The Department has changed its beard and food policies. The Department says Mr. Watkins's challenges to these policies are moot. The report and recommendation concludes the challenges are not moot.
Whether a government's voluntary cessation of challenged conduct renders a case moot is not always clear. The Eleventh Circuit has said that it
has consistently held that a challenge to a government policy that has been unambiguously terminated will be moot in the absence of some reasonable basis to believe that the policy will be reinstated if the suit is terminated. In the absence of any such evidence, there is simply no point in allowing the suit to continue and we lack [the] power to allow it to do so.
Troiano v. Supervisor of Elections in Palm Beach Cty., Fla., 382 F.3d 1276, 1285 (11th Cir. 2004).
Even so, a government cannot establish mootness just by promising to sin no more. A case is moot only when "it is absolutely clear that the allegedly wrongful behavior could not reasonably be expected to recur." Harrell v. Fla. Bar, 608 F.3d 1241, 1268 (11th Cir. 2010); see also Friends of the Earth, Inc. v. Laidlaw Envtl. Servs., Inc., 528 U.S. 167, 174 (2000); Doe v. Wooten, 747 F.3d 1317, 1322 (11th Cir. 2014); Rich v. Fla. Dep't of Corr., 716 F.3d 525, 531 (11th Cir. 2013).
For beards, the Department's change of policy was almost surely not a result of its own change of heart. Quite the contrary. At the outset of this case, the Department asserted with vigor that security concerns justified the ban on beards. The assertion was weak at best, but the assertion did show just how resistant the Department was to good-faith religious claims. The Department changed its position only in response to the Supreme Court's decision in Holt v. Hobbs, 135 S. Ct. 853 (2015). There the Court struck down an Arkansas policy that prohibited a Muslim from growing a half-inch beard.
In light of Holt, any attempt by the Department to adhere to its ban on beards would have gone nowhere; an injunction would have ended the practice. To its credit, the Department recognized the force of Holt and changed its policy. There is no reason to believe the Department will take any other course in the future. In the words of Troiano, the Department has "unambiguously terminated" its no-beards policy, and there is no "reasonable basis to believe that the policy will be reinstated if" an injunction is not entered. Troiano, 382 F.3d at 1285. The beards claim is moot.
The result is different for the food claim. The Department has adopted a "religious diet program" under which inmates may obtain kosher meals. Kosher meals are acceptable to Mr. Watkins; he asks nothing more. The religious diet program is now apparently available throughout the state. See ECF No. 90 at 3. But the Department continues to assert with vigor that it can discontinue the program and go back to its old policy whenever it wishes—including when it decides its budget will no longer support the new program.
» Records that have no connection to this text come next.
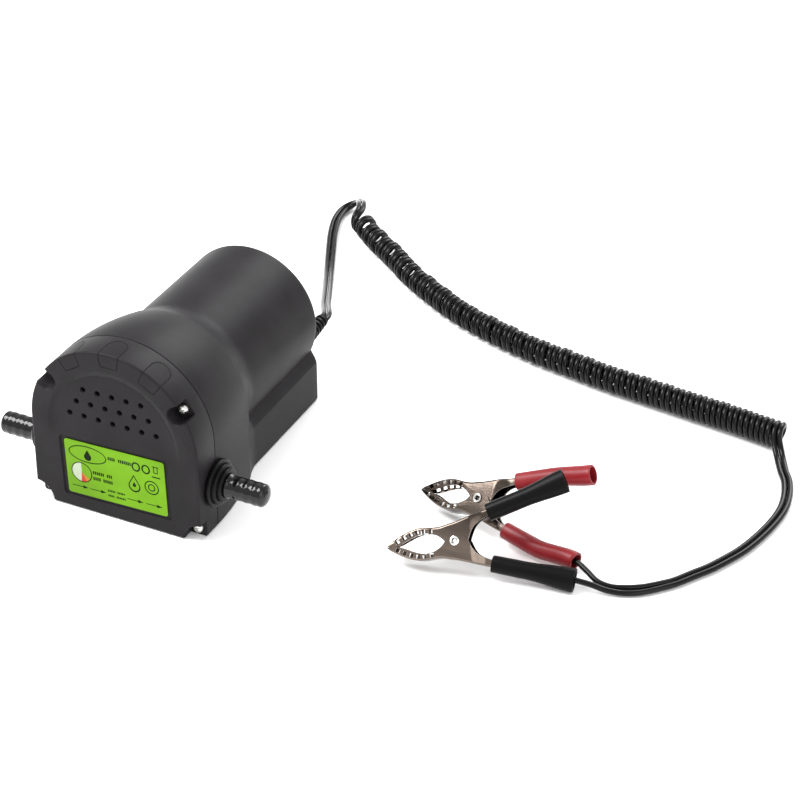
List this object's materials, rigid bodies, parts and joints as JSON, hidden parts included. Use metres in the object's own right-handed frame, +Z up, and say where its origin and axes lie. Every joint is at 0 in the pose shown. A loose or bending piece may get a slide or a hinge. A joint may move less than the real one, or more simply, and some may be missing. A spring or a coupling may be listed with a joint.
{
  "type": "fluid transfer pump",
  "caption": "Electric fluid transfer pump: arched plastic body with capped side ports, a vented front with a label, and a curly supply cord ending in two battery clips.",
  "frame": {"origin": "centre of the body bounding box at the height of its flat base, leaving out the cord, its strain relief and the clips", "axes": "+Z up from the base, -Y out of the vented front face with the label, +X along the ports towards the outlet"},
  "size_m": [0.4112, 0.3699, 0.106],
  "materials": {
    "charcoal_plastic": "fine matte texture",
    "black_rubber": "satin",
    "black_vinyl": "soft gloss",
    "red_vinyl": "soft gloss",
    "label_print": "printed film",
    "zinc_steel": "zinc plated",
    "nickel_steel": "nickel plated",
    "cast_aluminium": "die cast",
    "hard_steel": "ground",
    "bronze": "sintered",
    "copper_windings": "copper",
    "ferrite": "sintered ferrite",
    "carbon": "pressed carbon",
    "gasket_fibre": "fibre sheet",
    "black_switch": "satin"
  },
  "bodies": {
    "pump": {"front_cover": "charcoal_plastic", "rear_housing": "charcoal_plastic", "label": "label_print", "cover_screw_upper_left": "zinc_steel", "cover_screw_upper_right": "zinc_steel", "cover_screw_lower_left": "zinc_steel", "cover_screw_lower_right": "zinc_steel", "pump_screw_1": "zinc_steel", "pump_screw_2": "zinc_steel", "pump_screw_3": "zinc_steel", "pump_screw_4": "zinc_steel", "motor_can": "zinc_steel", "left_port_grommet": "black_rubber", "right_port_grommet": "black_rubber", "shaft_seal": "black_rubber", "strain_relief": "black_rubber", "cord_lead": "black_vinyl", "cord_coil": "black_vinyl", "cord_tail": "black_vinyl", "black_wire": "black_vinyl", "red_wire": "black_vinyl", "supply_wire": "black_vinyl", "return_wire": "black_vinyl", "black_clip_lower_sleeve": "black_vinyl", "red_clip_lower_sleeve": "red_vinyl", "switch_wire": "red_vinyl", "inlet_barb": "cast_aluminium", "outlet_barb": "cast_aluminium", "pump_body": "cast_aluminium", "pump_end_plate": "cast_aluminium", "pump_gasket": "gasket_fibre", "idler_pin": "hard_steel", "black_clip_spring": "hard_steel", "red_clip_spring": "hard_steel", "front_bushing": "bronze", "rear_bushing": "bronze", "motor_endbell": "black_switch", "switch_body": "black_switch", "magnet_left": "ferrite", "magnet_right": "ferrite", "brush_upper": "carbon", "brush_lower": "carbon", "black_clip_lower_jaw": "nickel_steel", "black_clip_rivet": "nickel_steel", "red_clip_lower_jaw": "nickel_steel", "red_clip_rivet": "nickel_steel"},
    "rotor": {"motor_shaft": "hard_steel", "armature": "copper_windings", "commutator": "copper_windings", "drive_gear": "hard_steel"},
    "idler": {"driven_gear": "hard_steel"},
    "rocker": {"switch_rocker": "black_switch"},
    "inlet_cap": {"left_port_cap": "black_vinyl"},
    "outlet_cap": {"right_port_cap": "black_vinyl"},
    "black_clip_upper": {"black_clip_upper_jaw": "nickel_steel", "black_clip_upper_sleeve": "black_vinyl"},
    "red_clip_upper": {"red_clip_upper_jaw": "nickel_steel", "red_clip_upper_sleeve": "red_vinyl"}
  },
  "joints": [
    {"name": "motor_spin", "type": "hinge", "parent": "pump", "child": "rotor", "pos_m": [0, -0.0205, 0.0368], "axis": [0, 1, 0], "continuous": true},
    {"name": "idler_spin", "type": "hinge", "parent": "pump", "child": "idler", "pos_m": [0, -0.0605, 0.0208], "axis": [0, 1, 0], "continuous": true},
    {"name": "rocker_tip", "type": "hinge", "parent": "pump", "child": "rocker", "pos_m": [0, 0.0777, 0.062], "axis": [0, 0, 1], "range_deg": [-22, 0]},
    {"name": "inlet_cap_pull", "type": "slide", "parent": "pump", "child": "inlet_cap", "axis": [-1, 0, 0], "range_m": [0, 0.024]},
    {"name": "outlet_cap_pull", "type": "slide", "parent": "pump", "child": "outlet_cap", "axis": [1, 0, 0], "range_m": [0, 0.024]},
    {"name": "black_clip_squeeze", "type": "hinge", "parent": "pump", "child": "black_clip_upper", "pos_m": [0.1843, -0.0359, 0.015], "axis": [0.1638, -0.7708, 0.6157], "range_deg": [-25, 0], "stiffness_Nm_per_rad": 0.3, "springref_deg": 57.3},
    {"name": "red_clip_squeeze", "type": "hinge", "parent": "pump", "child": "red_clip_upper", "pos_m": [0.1806, 0.0056, 0.01395], "axis": [-0.1828, -0.7118, 0.6782], "range_deg": [-25, 0], "stiffness_Nm_per_rad": 0.3, "springref_deg": 57.3}
  ],
  "couplings": [
    {"joint": "idler_spin", "follows": "motor_spin", "ratio": -1}
  ]
}
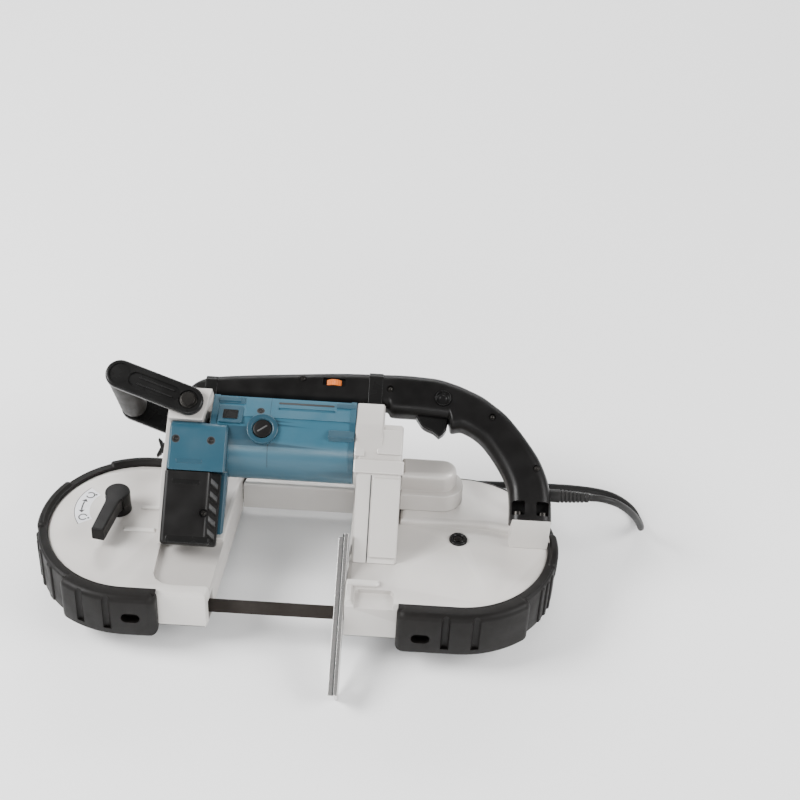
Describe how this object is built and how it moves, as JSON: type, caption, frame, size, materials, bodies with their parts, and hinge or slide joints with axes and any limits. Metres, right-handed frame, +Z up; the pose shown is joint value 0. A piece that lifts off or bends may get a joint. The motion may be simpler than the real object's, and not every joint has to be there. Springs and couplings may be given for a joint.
{
  "type": "portable band saw",
  "caption": "Hand-held deep-cut band saw with a twisted blade in an open throat, round wheel housings, a cross-mounted motor, a D-shaped rear handle and a swinging front handle.",
  "frame": {"origin": "centre of the underside of the saw as it lies on its work stop and rubber bumpers", "axes": "+X along the blade from the idler wheel to the drive wheel, +Y from the blade into the throat, +Z up towards the motor"},
  "size_m": [0.6116, 0.3866, 0.1857],
  "materials": {
    "casting": "satin silver paint",
    "motor_blue": "satin moulded",
    "black_plastic": "fine texture",
    "rubber": "matte",
    "steel": "machined",
    "blade_steel": "dark rolled",
    "wheel_casting": "as cast",
    "dial_orange": "satin",
    "carbon": "matte",
    "core": "laminated",
    "grey_nylon": "satin"
  },
  "bodies": {
    "root": {"main_frame": "casting", "left_bumper": "rubber", "right_bumper": "rubber", "idler_wheel_guard": "black_plastic", "drive_wheel_guard": "black_plastic", "idler_guard_screw": "steel", "drive_guard_screw": "steel", "blade": "blade_steel", "left_guide_block": "steel", "right_guide_block": "steel", "gear_housing": "casting", "bevel_gear_case": "casting", "motor_bracket": "casting", "motor_housing": "motor_blue", "brush_cap_front": "black_plastic", "brush_cap_rear": "black_plastic", "carbon_brush_front": "carbon", "carbon_brush_rear": "carbon", "field_core": "core", "armature_bearing_right": "steel", "shaft_seal": "rubber", "end_cover": "motor_blue", "vent_cover": "black_plastic", "handle_shell_front": "black_plastic", "handle_shell_rear": "black_plastic", "handle_bolt_left": "steel", "handle_bolt_right": "steel", "switch_body": "black_plastic", "handle_pivot_front": "steel", "handle_pivot_rear": "steel", "strain_relief": "rubber", "power_cord": "rubber", "cord_coil": "rubber", "plug": "black_plastic"},
    "drive_wheel_assembly": {"drive_wheel": "wheel_casting", "drive_tyre": "rubber", "drive_gear": "steel", "drive_shaft": "steel"},
    "bevel_shaft": {"bevel_gear_shaft": "steel"},
    "intermediate": {"intermediate_shaft": "steel"},
    "armature": {"armature": "core", "fan": "grey_nylon"},
    "tension_slide": {"tension_slide": "wheel_casting", "idler_axle": "steel"},
    "idler_wheel_assembly": {"idler_wheel": "wheel_casting", "idler_tyre": "rubber", "idler_bearing": "steel"},
    "tension_lever": {"tension_lever": "black_plastic"},
    "left_front_roller": {"left_guide_roller_front": "steel"},
    "left_rear_roller": {"left_guide_roller_rear": "steel"},
    "left_back_roller": {"left_back_roller": "steel"},
    "right_front_roller": {"right_guide_roller_front": "steel"},
    "right_rear_roller": {"right_guide_roller_rear": "steel"},
    "right_back_roller": {"right_back_roller": "steel"},
    "work_stop": {"work_stop": "steel"},
    "trigger": {"trigger": "black_plastic"},
    "lock_button": {"lock_button": "black_plastic"},
    "speed_dial": {"speed_dial": "dial_orange"},
    "front_handle": {"front_handle": "black_plastic"},
    "bracket_knob": {"bracket_knob": "black_plastic"}
  },
  "joints": [
    {"name": "drive_wheel_spin", "type": "hinge", "parent": "root", "child": "drive_wheel_assembly", "pos_m": [0.158, 0.00826, 0.0307], "axis": [0, 0.1392, 0.9903], "continuous": true},
    {"name": "bevel_shaft_spin", "type": "hinge", "parent": "root", "child": "bevel_shaft", "pos_m": [0.139, 0.06491, 0.0601], "axis": [0, 0.1392, 0.9903], "continuous": true},
    {"name": "intermediate_spin", "type": "hinge", "parent": "root", "child": "intermediate", "pos_m": [0.09, 0.06795, 0.08179], "axis": [1, 0, 0], "continuous": true},
    {"name": "armature_spin", "type": "hinge", "parent": "root", "child": "armature", "pos_m": [0, 0.08026, 0.11298], "axis": [1, 0, 0], "continuous": true},
    {"name": "tension_slide_move", "type": "slide", "parent": "root", "child": "tension_slide", "axis": [1, 0, 0], "range_m": [0, 0.003]},
    {"name": "tension_lever_turn", "type": "hinge", "parent": "root", "child": "tension_lever", "pos_m": [-0.182, 0.02827, 0.06525], "axis": [0, 0.1392, 0.9903], "range_deg": [-90, 0]},
    {"name": "idler_wheel_spin", "type": "hinge", "parent": "tension_slide", "child": "idler_wheel_assembly", "pos_m": [-0.158, 0.00826, 0.0307], "axis": [0, 0.1392, 0.9903], "continuous": true},
    {"name": "left_front_roller_spin", "type": "hinge", "parent": "root", "child": "left_front_roller", "pos_m": [-0.0905, -0.07443, 0.04719], "axis": [0, 0.9063, 0.4226], "continuous": true},
    {"name": "left_rear_roller_spin", "type": "hinge", "parent": "root", "child": "left_rear_roller", "pos_m": [-0.0905, -0.06957, 0.03677], "axis": [0, 0.9063, 0.4226], "continuous": true},
    {"name": "left_back_roller_spin", "type": "hinge", "parent": "root", "child": "left_back_roller", "pos_m": [-0.0905, -0.06031, 0.04743], "axis": [0, -0.4226, 0.9063], "continuous": true},
    {"name": "right_front_roller_spin", "type": "hinge", "parent": "root", "child": "right_front_roller", "pos_m": [0.061, -0.07443, 0.04719], "axis": [0, 0.9063, 0.4226], "continuous": true},
    {"name": "right_rear_roller_spin", "type": "hinge", "parent": "root", "child": "right_rear_roller", "pos_m": [0.061, -0.06957, 0.03677], "axis": [0, 0.9063, 0.4226], "continuous": true},
    {"name": "right_back_roller_spin", "type": "hinge", "parent": "root", "child": "right_back_roller", "pos_m": [0.061, -0.06031, 0.04743], "axis": [0, -0.4226, 0.9063], "continuous": true},
    {"name": "work_stop_slide", "type": "slide", "parent": "root", "child": "work_stop", "axis": [0, 0.9063, 0.4226], "range_m": [0, 0.05]},
    {"name": "trigger_pull", "type": "slide", "parent": "root", "child": "trigger", "axis": [0, 0.9063, 0.4226], "range_m": [0, 0.005], "stiffness_N_per_m": 600},
    {"name": "lock_button_press", "type": "slide", "parent": "root", "child": "lock_button", "axis": [0, 0.4226, -0.9063], "range_m": [0, 0.0025], "stiffness_N_per_m": 600},
    {"name": "speed_dial_turn", "type": "hinge", "parent": "root", "child": "speed_dial", "pos_m": [0.0251, 0.12618, 0.14465], "axis": [0, 0.9063, 0.4226], "range_deg": [-120, 120]},
    {"name": "front_handle_swing", "type": "hinge", "parent": "root", "child": "front_handle", "pos_m": [-0.1129, 0.09893, 0.12169], "axis": [0, -0.4226, 0.9063], "range_deg": [-60, 4]},
    {"name": "bracket_knob_turn", "type": "hinge", "parent": "root", "child": "bracket_knob", "pos_m": [-0.14, 0.07062, 0.10407], "axis": [1, 0, 0], "range_deg": [-90, 0]}
  ],
  "couplings": [
    {"joint": "bevel_shaft_spin", "follows": "drive_wheel_spin", "ratio": -3.5833},
    {"joint": "intermediate_spin", "follows": "drive_wheel_spin", "ratio": 8.9583},
    {"joint": "armature_spin", "follows": "drive_wheel_spin", "ratio": -20.551},
    {"joint": "idler_wheel_spin", "follows": "drive_wheel_spin", "ratio": 1},
    {"joint": "tension_lever_turn", "follows": "tension_slide_move", "rad_per_m": -523.6},
    {"joint": "left_front_roller_spin", "follows": "drive_wheel_spin", "ratio": -16.15},
    {"joint": "left_rear_roller_spin", "follows": "drive_wheel_spin", "ratio": 16.15},
    {"joint": "left_back_roller_spin", "follows": "drive_wheel_spin", "ratio": 13.46},
    {"joint": "right_front_roller_spin", "follows": "drive_wheel_spin", "ratio": -16.15},
    {"joint": "right_rear_roller_spin", "follows": "drive_wheel_spin", "ratio": 16.15},
    {"joint": "right_back_roller_spin", "follows": "drive_wheel_spin", "ratio": 13.46}
  ]
}
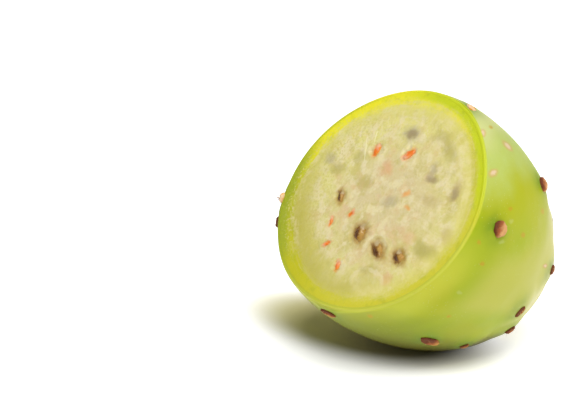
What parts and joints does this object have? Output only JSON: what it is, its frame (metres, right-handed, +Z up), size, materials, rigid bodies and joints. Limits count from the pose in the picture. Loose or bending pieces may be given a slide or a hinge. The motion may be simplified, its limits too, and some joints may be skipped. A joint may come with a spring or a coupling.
{
  "type": "prickly pear fruit",
  "caption": "Prickly pear cut slantwise across: the crown end lies on its side, cut face up, with its green skin, woody areoles, pale pulp and opened seeds.",
  "frame": {"origin": "middle of the footprint, on the surface that the fruit rests on", "axes": "+Z up; +X along the fruit in plan, from the cut face towards the crown end; +Y to the left of that"},
  "size_m": [0.0669, 0.0636, 0.0644],
  "materials": {
    "skin": "satin, waxy green fruit skin",
    "flesh": "moist pale cream pulp inside a yellow-green rind",
    "areole": "dry, corky brown",
    "ripe_seed": "hard brown seed, wet from the pulp",
    "unripe_seed": "soft orange-red seed, wet from the pulp",
    "spine": "fine straw-coloured bristles"
  },
  "bodies": {
    "root": {"prickly_pear_fruit": "skin"}
  },
  "joints": []
}
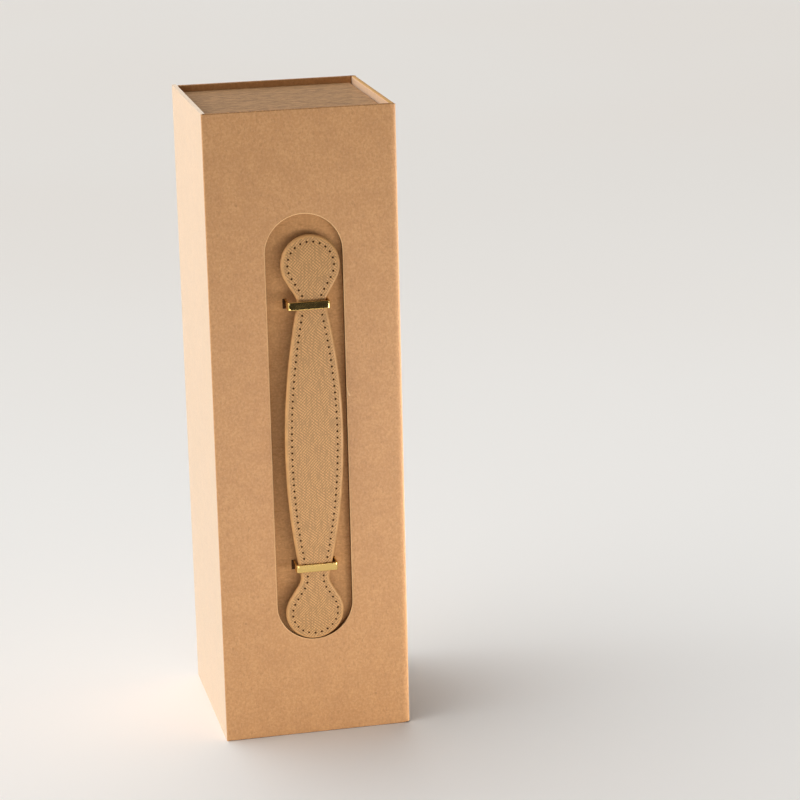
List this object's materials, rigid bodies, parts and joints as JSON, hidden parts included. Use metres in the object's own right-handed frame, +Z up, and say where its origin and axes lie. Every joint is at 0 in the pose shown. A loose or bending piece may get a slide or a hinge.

The Department says it has exceeded its budget for several years running. It can hardly be said that the Department has unambiguously terminated its no-kosher-meals policy when it continues to insist that it is not obligated to adhere to the new program, that the program is expensive, and that the program will be discontinued if the budget gets too tight—seemingly a perennial condition.
It is true, as the Department says, that the Department can legitimately consider cost in deciding how to accommodate the free exercise of religion. The issue is whether the additional cost of the religious diet program is worth the candle. And that is an issue that must be approached with a healthy respect for the free exercise of religion. Here the cost does not justify denying Mr. Watkins a religiously acceptable diet. That is so even when due regard is afforded the Department's considerable discretion in operating its facilities and addressing security concerns.
This order thus enters an injunction upholding Mr. Watkins's right to kosher or other religiously acceptable meals. This renders unnecessary any further order requiring the Department to provide (or to allow Mr. Watkins to bring in) acceptable food during specific religious observances.
As required under the Prison Litigation Reform Act, 18 U.S.C. § 3626(a)(1)(A), I find that the injunction is (1) narrowly drawn, (2) extends no further than necessary to correct the violation of Mr. Watkins's federal rights, and (3) is the least intrusive means necessary to correct the violation. The requirement for an injunction to meet these standards applies even to cases arising under the Religious Land Use and Institutionalized Persons Act. See United States v. Sec., Fla. Dep't of Corr., 778 F.3d 1223, 1227 (11th Cir. 2015).
In reaching this result, I have not overlooked the requirement to give substantial weight to any adverse impact on public safety and the operation of the Florida correctional system. But so long as the Department runs its facilities responsibly and with due regard to the Eighth Amendment, any adverse impact will be insubstantial.
Finally, this order accepts without further discussion the portion of the report and recommendation that upholds the Department's policy allowing combined services for Sunni Muslims and adherents of other Islamic faiths.
For these reasons,
IT IS ORDERED:
1. The report and recommendation, ECF No. 88, is accepted in part.
2. The summary-judgment motions, ECF Nos. 76 and 84, are granted in part and denied in part.
3. The defendant Secretary of the Florida Department of Corrections must continue to make available to the plaintiff John E. Watkins on a routine basis kosher or other religiously acceptable meals. This injunction binds the Secretary and her officers, agents, servants, employees, and attorneys—and others in active concert or participation with any of them—who receive actual notice of this injunction by personal service or otherwise.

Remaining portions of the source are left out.